Key Features of Kafka:
- High Throughput: Can process millions of records per second.
- Durability and Fault Tolerance: Messages are replicated within the cluster to prevent data loss.
- Scalability: Easy to scale out by adding more brokers in the cluster.
- Ordering guarantees: Maintains order within a partition and allows consumers to read messages in order.

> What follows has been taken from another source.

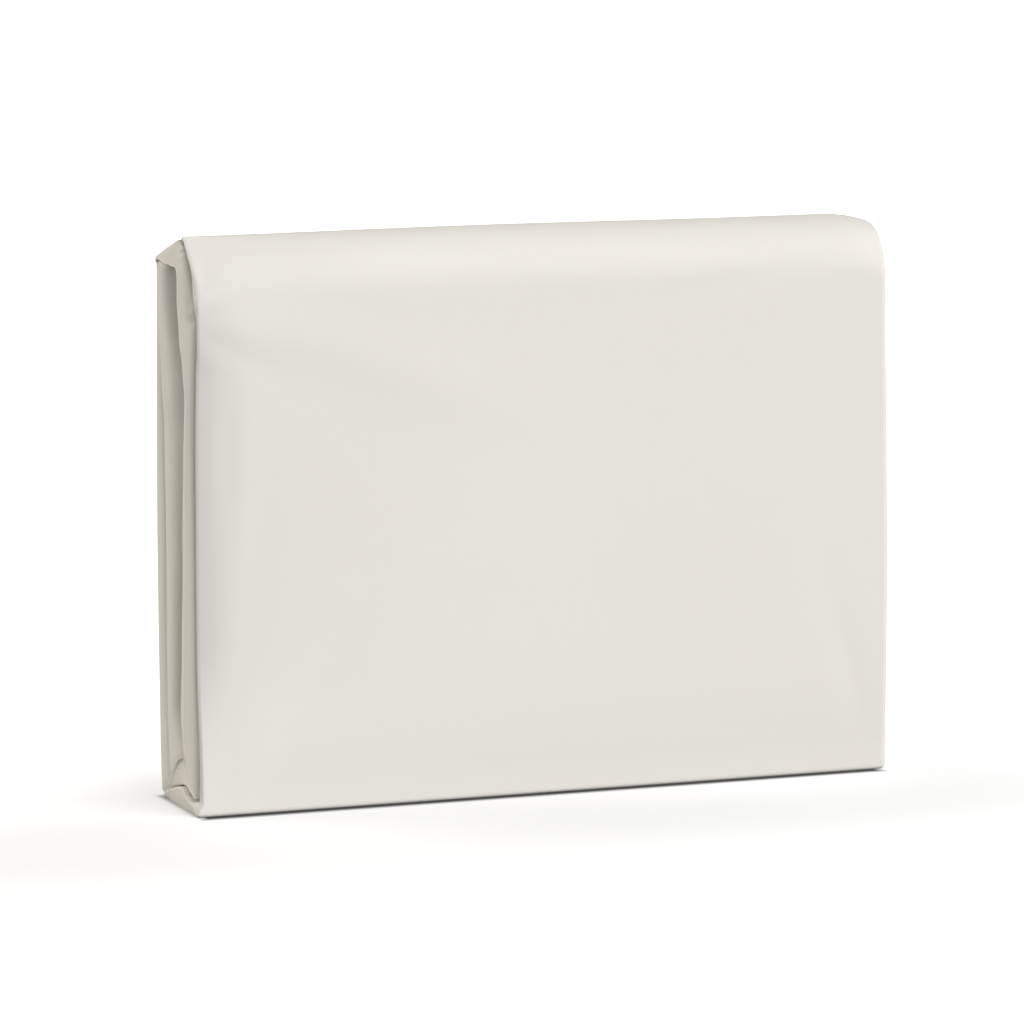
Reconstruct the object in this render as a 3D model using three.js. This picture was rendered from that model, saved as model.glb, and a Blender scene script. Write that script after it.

Comparing Vert.x Event Bus and Kafka
A direct comparison between Vert.x Event Bus and Kafka might not be appropriate without considering the contextual use case. Here is a comparative analysis through different technical lenses:
| Feature | Vert.x Event Bus | Kafka |
| Primary Use Case | Intra-application & inter-process communication within known systems. | Large-scale message processing and streaming with durability and high availability. |
| Scalability | Can scale with more nodes but is less suited for very high volumes of messages. | Designed to scale horizontally, handling huge volumes of records. |
| Message Durability | Messages are transient; not designed for long-term storage. | Messages are stored on disk and can be retained for a defined period. |
| Performance | High performance for lower volumes; ideal for lightweight interactions. | Optimized for high throughput even with very high volumes of data. |
Use Cases
- Vert.x Event Bus: Suitable for applications requiring asynchronous communication between components, such as microservices where each service runs instances of Vert.x nodes. Ideal for scenarios where systems are designed to react to events in real-time but not built for massive data ingestion.
- Kafka: Best fit for data pipeline applications requiring processing of vast amounts of data streams, log aggregation, stream processing, and event sourcing. Useful in scenarios where data needs to be reliably captured, ordered, and replayed.
Conclusion
Vert.x Event Bus is an excellent choice for lightweight, intra-application event-driven communication and may see use in systems already leveraging Vert.x. However, for scenarios involving high-volume data streaming, log aggregation, and where data persistence is crucial, Kafka is the superior alternative.
Both technologies cater to somewhat overlapping yet distinct needs. In certain architectures, both could be used where Vert.x orchestrates lightweight, event-driven interactions within components, and Kafka manages heavy-duty, reliable data streams amongst various subsystems. Choosing between them—or using them together—depends significantly on the specifics of the project requirements.